__Aim of the exercise__
Go through the listing and write out all of it exactly.

----

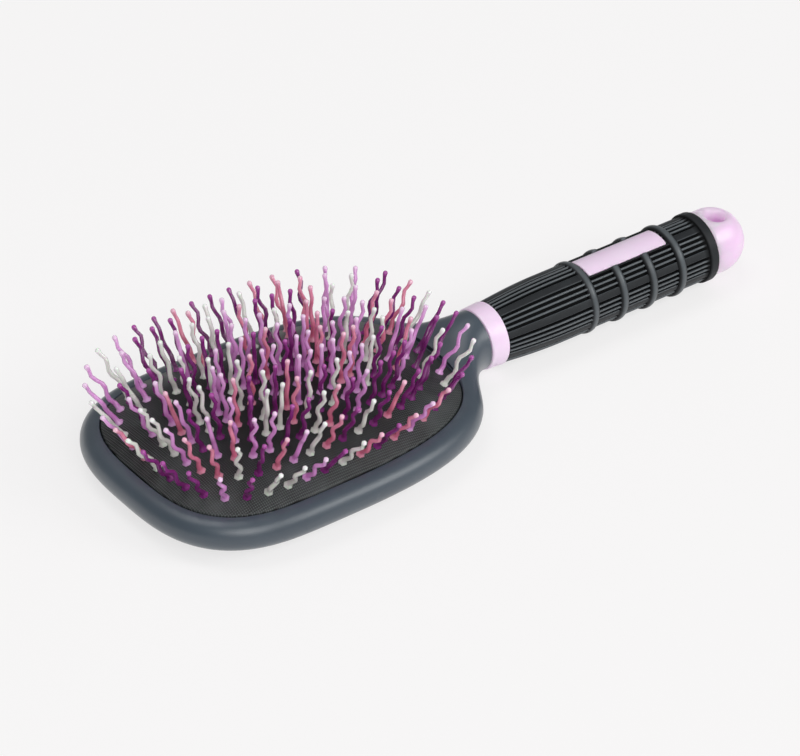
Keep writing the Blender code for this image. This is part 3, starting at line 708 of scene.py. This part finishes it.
def makePad():
    # rings from the middle of the top, over the edge band, round the flange in the groove and back under
    band = [padRing(inset) for inset in pad["bandInsets"]]
    edge = spaced(openingPlan(0, plan["samples"]), pad["columns"])

    def level(width, height):
        # a ring at one height, set out from the opening's edge by width
        return np.column_stack([grown(edge, width), np.full(len(edge), height)])

    rows = towardsMiddle(band[-1], pad["domeRows"])[::-1] + band[::-1]
    rows += [level(-fitGap, plan["rimTop"] - pad["edgeRound"]), level(-fitGap, pad["flangeTop"])]
    rows += [level(pad["flangeReach"], pad["flangeTop"]), level(pad["flangeReach"], pad["flangeBottom"])]
    under = padRing(pad["bandInsets"][-1], pad["thickness"])
    rows += [level(-pad["bandInsets"][-2], pad["flangeBottom"]), under]
    rows += towardsMiddle(under, pad["underRows"], pad["thickness"])
    share = edgeShare(*np.reshape(rows, (-1, 3)).T[:2])
    # the mask of the painted shade of the pins: 0 among the pins, 1 on the bare band at the edge
    share = np.clip((share - pad["shadeFullTo"]) / (pad["unshadedFrom"] - pad["shadeFullTo"]), 0, 1)
    piece = newPiece("cushionDome", rows, gridFaces(len(rows), pad["columns"]), [padSkin],
                     pad["sharp"], values=("edgeShare", share))
    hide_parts("cushion_pad")
    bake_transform(piece)
    print("cushion made:", len(piece.data.polygons), "faces")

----

__Output for this exercise__
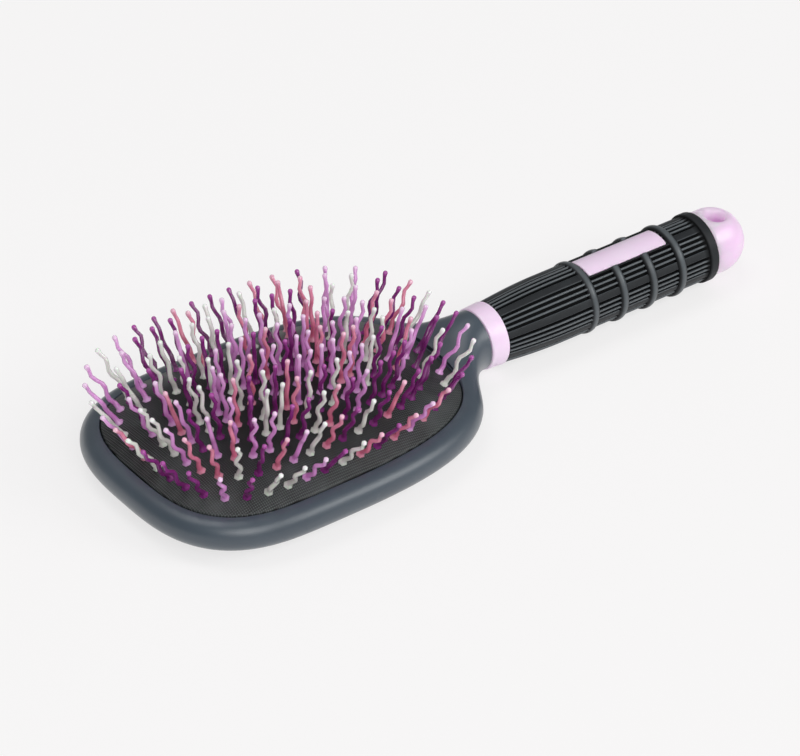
Keep writing the Blender code for this image. This is part 3, starting at line 708 of scene.py. This part finishes it.
def makePad():
    # rings from the middle of the top, over the edge band, round the flange in the groove and back under
    band = [padRing(inset) for inset in pad["bandInsets"]]
    edge = spaced(openingPlan(0, plan["samples"]), pad["columns"])

    def level(width, height):
        # a ring at one height, set out from the opening's edge by width
        return np.column_stack([grown(edge, width), np.full(len(edge), height)])

    rows = towardsMiddle(band[-1], pad["domeRows"])[::-1] + band[::-1]
    rows += [level(-fitGap, plan["rimTop"] - pad["edgeRound"]), level(-fitGap, pad["flangeTop"])]
    rows += [level(pad["flangeReach"], pad["flangeTop"]), level(pad["flangeReach"], pad["flangeBottom"])]
    under = padRing(pad["bandInsets"][-1], pad["thickness"])
    rows += [level(-pad["bandInsets"][-2], pad["flangeBottom"]), under]
    rows += towardsMiddle(under, pad["underRows"], pad["thickness"])
    share = edgeShare(*np.reshape(rows, (-1, 3)).T[:2])
    # the mask of the painted shade of the pins: 0 among the pins, 1 on the bare band at the edge
    share = np.clip((share - pad["shadeFullTo"]) / (pad["unshadedFrom"] - pad["shadeFullTo"]), 0, 1)
    piece = newPiece("cushionDome", rows, gridFaces(len(rows), pad["columns"]), [padSkin],
                     pad["sharp"], values=("edgeShare", share))
    hide_parts("cushion_pad")
    bake_transform(piece)
    print("cushion made:", len(piece.data.polygons), "faces")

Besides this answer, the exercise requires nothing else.